Firstly I'm new to the forum, having only recently joined the SV650 owners club (just bought myself a blue W reg number with a gorgeous and loud blue ART can!). Really loving riding the bike, a total culture shock compared to my last bike, a CBR400RR, but still totally suits my riding style.

Anyway, the main reason for the post is that I'm after a touch of help on performance.

I've tried the standard can on me SV, however, found that the bike actually runs better and indeed more smothly (much to my surprise) with the race can on it. Looking at the can, there isn't really much sooty carbon deposit at the end, so I assume it's running ok and not too rich. It does, however, still have the standard air filter in there and I was wondering if it's worth changing the filter for a K&N filter or whether I can get away with standard? Also is leaving the standard filter on likely to 'choke' the engine at all given I'm running it with a race can? Would I need to re-jet the carbs if I did replace the filter?

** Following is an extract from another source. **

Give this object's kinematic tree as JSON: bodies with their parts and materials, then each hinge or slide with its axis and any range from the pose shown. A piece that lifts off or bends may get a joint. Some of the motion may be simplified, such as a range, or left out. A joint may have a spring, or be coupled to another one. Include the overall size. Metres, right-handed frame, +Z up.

Also I've noticed that the engine seems to pull hard up to about 8,000 rpm, then it seems to run a little short on pulling power after that up to the red line. It's probably that I'm used to the peaky power of my CBR400, but just wanted the confirmation that this is normal, I assume this is the torque peaking around the mid range then it tapering off.

I did struggle a touch to keep up with my brother on his Triumph Speed 4 which i fully expected as his bike pulls more power and is a four after all, but was wondering how easy it was to tune the SV engine for a couple of extra horses so I could surprise him next time we're out?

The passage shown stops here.